Copy exactly the lines from the start of the data below through the one that carries "the stitched ditch.", and only those.

▶ SUPPLIED MATERIAL
——————

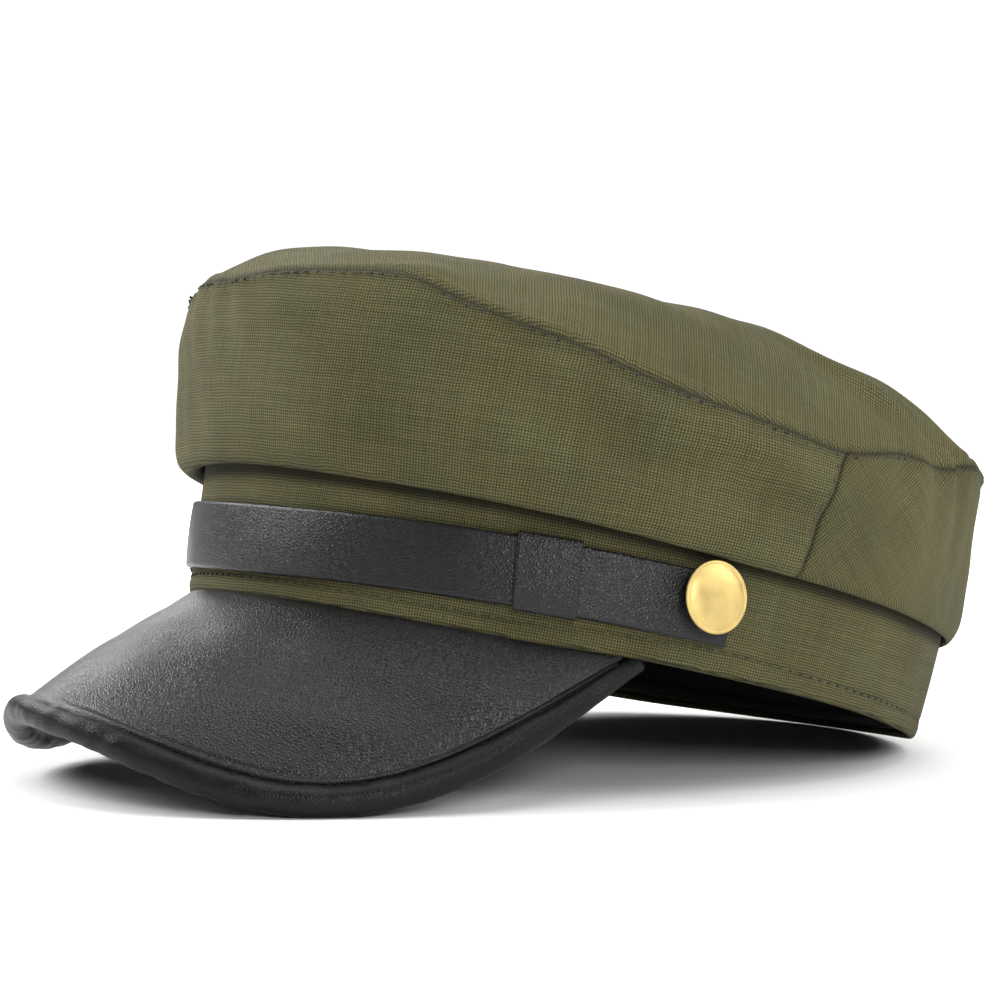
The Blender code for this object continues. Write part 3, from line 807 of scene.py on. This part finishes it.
def visor_taper(u):
    """The rolled edge thins as it runs under the band at both ends."""
    return 1.0 - 0.36 * step(np.abs(u), 0.78, 1.04)


def visor_face(u, v, side):
    """Upper (side 1) or lower (side -1) face, straight from under the rim to the stitched ditch.

    Lifted by a sine across, by a ridge and a groove beside the ditch on the upper face, and by
    soft dents."""
    p, inward, up = visor_frame(u)
    k = visor_taper(u)[..., None]
    end = p + inward * (ditch(u)[..., None] * k * 0.92) + up * (1.9 * side * k)
    phi = np.radians(0.955 * u * VISOR_END)
    drop = -0.25 if side > 0 else -4.4
    start = oval(phi, -1.1 + 0 * u, drop + 0 * u)
    v3 = v[..., None]
    q = start * (1 - v3) + end * v3
    length = np.linalg.norm(end - start, axis=-1)
    near = (1 - v) * length
    full = 1.9 * np.sin(math.pi * v) * (1 - np.abs(u) ** 3)
    ridge = 0.85 * bump(near, 1.2, 0.8) - 0.4 * bump(near, 2.6, 0.5)
    ridge = ridge * (0.15 + 0.85 * step(u, -0.1, 0.4))
    dip = -0.35 * bump(near, 0.0, 0.5)
    dents = 0.22 * ripple(q, 26, 51) * np.sin(math.pi * v)
    lift = full + (ridge + dip) * (side > 0) + dents
    return q + up * lift[..., None]


def visor_sheet(name, side, material, *node_names):
    """One face of the visor as a sheet 0.8 mm thick, its rows closer together at the ditch."""
    cols, rows = 300, 90
    u = np.linspace(-0.99, 0.99, cols)[None, :] + np.zeros((rows, 1))
    v = 1 - (1 - np.linspace(0, 1, rows)[:, None]) ** 1.25 + np.zeros((1, cols))
    p = visor_face(u, v, side)
    uv = grid_uv(90 * u, 60 * v)
    piece = lay(name, p, uv, material, thick=0.8, reference=(0, -90, -400 if side > 0 else 400))
    put(piece, "cap", "leather", *node_names)


def roll_section(angle, u):
    """Rolled edge: half round outside, drawn in to the ditch inside, thinned at its ends."""
    k = visor_taper(u)
    s = np.where(np.abs(angle) < math.pi / 2, -ROLL_R * np.cos(angle),
                 -ditch(u) / math.cos(math.radians(30)) * np.cos(angle))
    n = ROLL_R * np.sin(angle)
    return s * k, n * k


def visor_roll():
    """Section of roll_section, closed across the inside, carried along the edge; ends filled."""
    u = np.linspace(-1.03, 1.03, 360)[:, None]
    angle = np.radians(np.concatenate([np.linspace(-150, 150, 44), [165.0, -165.0]]))[None, :]
    k = visor_taper(u)
    s, n = roll_section(angle, u)
    inside = np.abs(angle) > math.radians(151)
    s = np.where(inside, (ditch(u) - 0.5) * k, s)
    n = np.where(inside, np.sign(angle) * 0.6 * k, n)
    p, inward, up = visor_frame(u[:, 0])
    wrinkle = 0.10 * ripple(np.stack([90 * u + 0 * angle, 3 * angle + 0 * u, 0 * (u + angle)], -1), 5, 61)
    swell = 1 + 0.012 * np.sin(u * 61) + wrinkle / ROLL_R
    grid = p[:, None] + inward[:, None] * (s * swell)[..., None] + up[:, None] * (n * swell)[..., None]
    wide = np.concatenate([angle, angle[:, :1] + TAU], axis=1)
    uv = grid_uv(150 * u + 0 * wide, 4 * wide + 0 * u)
    piece = lay("visor_rolled_edge", grid, uv, ROLL_HIDE, wrap=True, ends=True)
    put(piece, "cap", "leather", "visor_edge_binding", "visor_edge_cord")
    u = np.linspace(-0.985, 0.985, 1500)
    for side, tag in ((1, "upper"), (-1, "lower")):
        p, inward, up = visor_frame(u)
        k = visor_taper(u)[:, None]
        line = p + inward * (ditch(u)[:, None] * 0.93 * k) + up * (side * 1.8 * k)

        def lift(q, side=side):
            """Normal at the row's nearest point."""
            near = np.array([np.argmin(((line - a) ** 2).sum(-1)) for a in q])
            return up[near] * side
        put(sew("visor_stitches_" + tag, line, lift, BLACK_THREAD, 2.0, 0.3, 2.7), "cap", "leather")


# ---- strap, slides, buttons ----
def band_bar(phi, offset, z):
    """Point offset from the leaning band face, square to it."""
    return oval(phi, offset, z) - np.array([0, 0, TAPER]) * (np.asarray(offset)[..., None])


def rounded_bar(width, thick, corner, count):
    """Closed outline of a flat strap's section: a rectangle with round corners."""
    pts = []
    for cx, cy, start in ((1, 1, 0), (-1, 1, 90), (-1, -1, 180), (1, -1, 270)):
        a = np.radians(start + np.linspace(0, 90, 5))
        pts.append(np.stack([cx * (width / 2 - corner) + corner * np.cos(a),
                             cy * (thick / 2 - corner) + corner * np.sin(a)], axis=-1))
    pts = np.concatenate(pts)
    pts = np.concatenate([pts, pts[:1]])
    seg = np.concatenate([[0], np.cumsum(np.linalg.norm(np.diff(pts, axis=0), axis=1))])
    at = np.linspace(0, seg[-1], count, endpoint=False)
    return np.stack([np.interp(at, seg, pts[:, 0]), np.interp(at, seg, pts[:, 1])], axis=-1)


def strap_mid(phi):
    """Height of the strap's middle: level in front, smoothly rising towards the buttons."""
    return STRAP_FRONT + STRAP_RISE * step(np.abs(degrees(phi)), 0, RISE_ANGLE)


def front_strap():
    """Flat strap section carried round the front of the band, cupped; slanting, filled ends."""
    bar = rounded_bar(STRAP_WIDTH, STRAP_THICK, 0.45, 60)
    phi = np.radians(np.linspace(-STRAP_END, STRAP_END, 420))[:, None]
    slant = np.sign(phi) * step(np.abs(phi), 1.1, 1.32) * KEEPER_SKEW * bar[None, :, 0] / STRAP_R
    phi = phi - slant
    z = strap_mid(phi) + bar[None, :, 0] + 0.15 * np.sin(5 * phi + 0.4)
    sag = 0.15 * ripple(np.stack([arc_length(phi) + 0 * z, z, 0 * z], -1), 34, 71)
    cup = -0.25 * (bar[None, :, 0] / 8.4) ** 2
    mid = STRAP_INNER + STRAP_THICK / 2 + 0.25 - 0.7 * bump(degrees(phi), -30, 16)
    p = band_bar(phi + 0 * z, mid + bar[None, :, 1] + sag + cup, z)
    wide = np.arange(61)[None, :] * 0.6
    uv = grid_uv(arc_length(phi[:, :1]) + 0 * wide, wide + 0 * phi[:, :1])
    piece = lay("front_strap_leather", p, uv, STRAP_HIDE, wrap=True, ends=True)
    put(piece, "strap", "leather", "front_strap")


def slide(side, tag):
    """A loop of thin leather-look round the strap: superellipse path, 14 mm wide, bulging in front."""
    a = np.linspace(0, TAU, 96, endpoint=False)[None, :]
    half_z = STRAP_WIDTH / 2 + 0.95
    power = 2 / 7.0
    rise = half_z * np.sign(np.sin(a)) * np.abs(np.sin(a)) ** power
    out = np.sign(np.cos(a)) * np.abs(np.cos(a)) ** power
    offset = 2.05 + 1.45 * out + 0.85 * step(out, 0, 1) * np.cos(rise / half_z * 1.5)
    phi = side * np.radians(KEEPER_ANGLE + np.linspace(-KEEPER_HALF, KEEPER_HALF, 26))[:, None]
    phi = phi - side * KEEPER_SKEW * rise / STRAP_R
    z = strap_mid(phi) + rise
    flare = 0.12 * step(np.abs(np.degrees(np.abs(phi)) - KEEPER_ANGLE), 3.5, 4.35)
    p = band_bar(phi + 0 * a, offset + flare * out, z + 0 * phi)
    wide = np.linspace(0, 44, 97)[None, :]
    uv = grid_uv(arc_length(phi[:, :1]) + 0 * wide, wide + 0 * phi[:, :1])
    centre = band_bar(np.array([side * math.radians(KEEPER_ANGLE)]), np.array([2.0]),
                      strap_mid(np.array([math.radians(KEEPER_ANGLE)])))[0]
    piece = lay("slide_leather_" + tag, p, uv, STRAP_HIDE, wrap=True, thick=0.5, reference=centre)
    put(piece, "slide_" + tag, "leather", "keeper_" + tag)


# radius and height above the oval, from the middle of the face round the rim to the hollow behind
BUTTON_PROFILE = ((0.0, 8.1), (2.0, 8.05), (4.0, 7.88), (5.7, 7.58), (6.8, 7.25), (7.4, 6.95),
                  (7.65, 6.8), (7.9, 6.78), (8.25, 6.84), (8.55, 6.73), (8.7, 6.43), (8.65, 6.13),
                  (8.4, 5.93), (7.7, 5.78), (4.0, 5.6), (2.2, 5.5), (1.9, 5.1), (1.75, 5.1), (1.7, 6.0),
                  (0.0, 6.05))


def button(side, tag):
    """Profile turned about the post's line: shallow dome, narrow rim, hollow for the post."""
    radius, height = np.array(BUTTON_PROFILE).T
    fine = np.linspace(0, len(radius) - 1, 90)
    radius = np.interp(fine, np.arange(len(radius)), radius)
    height = np.interp(fine, np.arange(len(height)), height)
    profile = settle(np.stack([radius, height], axis=-1)[:, None], 4)[:, 0]
    profile[0, 0] = profile[-1, 0] = 0.0
    phi = np.array([side * math.radians(BUTTON_ANGLE)])
    out = unit(np.array(BUTTON_LEAN) * (side, 1, 1))
    middle = oval(phi, np.zeros(1), np.array([BUTTON_Z]))[0]
    east = unit(np.cross(out, [0.0, 0.0, 1.0]))
    north = np.cross(out, east)
    a = (np.arange(96) / 96 * TAU)[None, :]
    r, h = profile[:, 0:1], profile[:, 1:2]
    p = (middle + (r * np.cos(a))[..., None] * east + (r * np.sin(a))[..., None] * north
         + (h + 0 * a)[..., None] * out)
    uv = np.zeros(p.shape[:1] + (97, 2))
    piece = lay("button_" + tag + "_brass", p, uv, BRASS, wrap=True, ends=True)
    put(piece, "snap_" + tag, "button_metal", "button_" + tag)


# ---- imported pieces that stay: only their finish changes ----
def finish_inner_pieces():
    """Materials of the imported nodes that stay."""
    finishes = {
        "headband_stiffener": STIFF_PLASTIC, "front_interlining": STIFF_CLOTH,
        "button_post_left": BRASS, "button_post_right": BRASS,
        "button_washer_left": STEEL, "button_washer_right": STEEL}
    for name, material in finishes.items():
        NODES[name].data.materials.clear()
        NODES[name].data.materials.append(material)


# ---- camera, floor and light ----
def camera():
    """Long lens from the wearer's left front, level with the cap as it stands."""
    turn, rise, roll = np.radians([52.51, -5.04, 11.11])
    distance, across, height = 999.5, -21.25, 38.16
    back = np.array([math.sin(turn) * math.cos(rise), -math.cos(turn) * math.cos(rise), math.sin(rise)])
    right = np.array([math.cos(turn), math.sin(turn), 0.0])
    up = np.cross(back, right)
    target = across * right + height * up
    side = math.cos(roll) * right + math.sin(roll) * up
    head = math.cos(roll) * up - math.sin(roll) * right
    cam = bpy.data.objects.new("camera", bpy.data.cameras.new("camera"))
    bpy.context.scene.collection.objects.link(cam)
    axes = [world(v) - RIM for v in (side, head, back)]
    turn_matrix = Matrix([unit(a) for a in axes]).transposed().to_4x4()
    cam.matrix_world = Matrix.Translation(Vector(world(target + distance * back))) @ turn_matrix
    cam.data.lens = 140.3
    cam.data.sensor_width = 36.0
    cam.data.clip_start, cam.data.clip_end = 0.05, 20.0
    bpy.context.scene.camera = cam


def lamp(name, kind, place, power, **settings):
    """A lamp of the given kind, turned towards the middle of the cap."""
    data = bpy.data.lights.new(name, kind)
    data.energy = power
    for key, value in settings.items():
        setattr(data, key, value)
    obj = bpy.data.objects.new(name, data)
    obj.location = place
    obj.rotation_euler = (Vector((0, 0, 0.05)) - Vector(place)).to_track_quat("-Z", "Y").to_euler()
    obj.visible_camera = False
    bpy.context.scene.collection.objects.link(obj)


PANELS = (("left_panel", (-1.00, -0.62, 0.88), 31.0, 1.5, 0.7),
          ("back_panel", (-1.30, 0.75, 0.60), 5.5, 0.9, 0.35),
          ("right_strip", (1.03, -0.40, 0.42), 6.0, 0.26, 0.30),
          ("right_panel", (0.90, 0.85, 0.72), 10.0, 0.5, 0.8))


def studio():
    """Pale floor and white surroundings; a wide soft key from above and a panel at either hand."""
    bpy.context.scene.view_settings.view_transform = "Standard"
    bpy.ops.mesh.primitive_plane_add(size=2.4, location=(0, 0, CAD_LOW.z))
    floor = bpy.context.object
    floor.name = "floor"
    mat, _, shader = new_material("pale_floor")
    shader.inputs["Base Color"].default_value = grey(0.93)
    shader.inputs["Roughness"].default_value = 0.7
    shader.inputs["Specular IOR Level"].default_value = 0.2
    floor.data.materials.append(mat)
    sky = bpy.data.worlds.new("soft_white")
    bpy.context.scene.world = sky
    sky.use_nodes = True
    tree = sky.node_tree
    seen = node(tree, "LightPath", output="Is Camera Ray")
    back = tree.nodes["Background"]
    back.inputs[0].default_value = grey(1.0)
    tree.links.new(ramp(tree, seen, 0.0, 1.0, 0.2, 1.1), back.inputs[1])
    lamp("overhead_sun", "SUN", (0.15, 0.25, 1.4), 2.15, angle=math.radians(50))
    for name, place, power, wide, high in PANELS:
        lamp(name, "AREA", place, power, shape="RECTANGLE", size=wide, size_y=high)


camera()
wall_piece("crown_front_cloth", -90, 90, 380, 96, CANVAS_SQUARE, "crown_front_panel")
wall_piece("crown_rear_cloth", 90, 270, 340, 96, CANVAS_BIAS, "crown_rear_panel")
top_piece()
crown_linings()
crown_stitching()
head_band()
sweat_band()
visor_sheet("visor_upper_leather", 1, VISOR_HIDE, "visor_top_cover", "visor_board")
visor_sheet("visor_lower_leather", -1, SWEAT_HIDE, "visor_under_cover")
visor_roll()
front_strap()
for hand, word in ((1, "left"), (-1, "right")):
    slide(hand, word)
    button(hand, word)
finish_inner_pieces()
studio()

——————

▶ THE REPLY
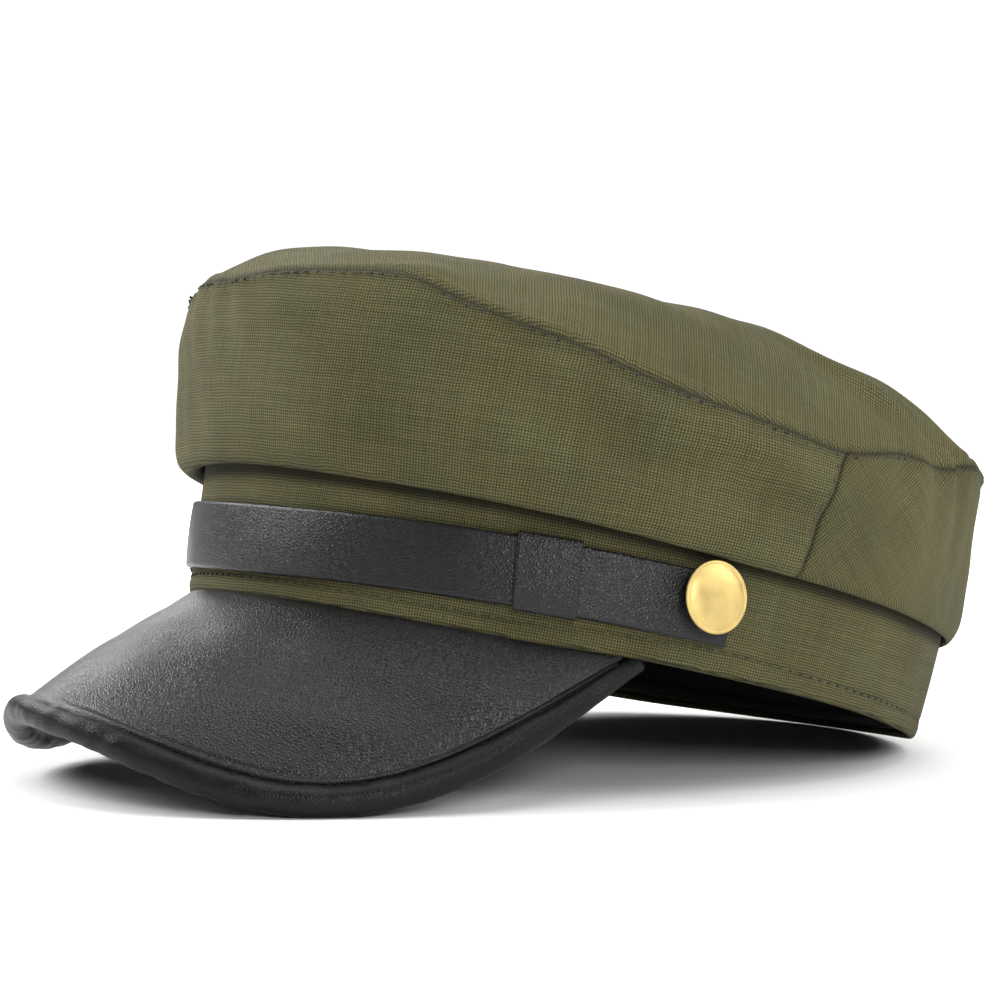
The Blender code for this object continues. Write part 3, from line 807 of scene.py on. This part finishes it.
def visor_taper(u):
    """The rolled edge thins as it runs under the band at both ends."""
    return 1.0 - 0.36 * step(np.abs(u), 0.78, 1.04)


def visor_face(u, v, side):
    """Upper (side 1) or lower (side -1) face, straight from under the rim to the stitched ditch.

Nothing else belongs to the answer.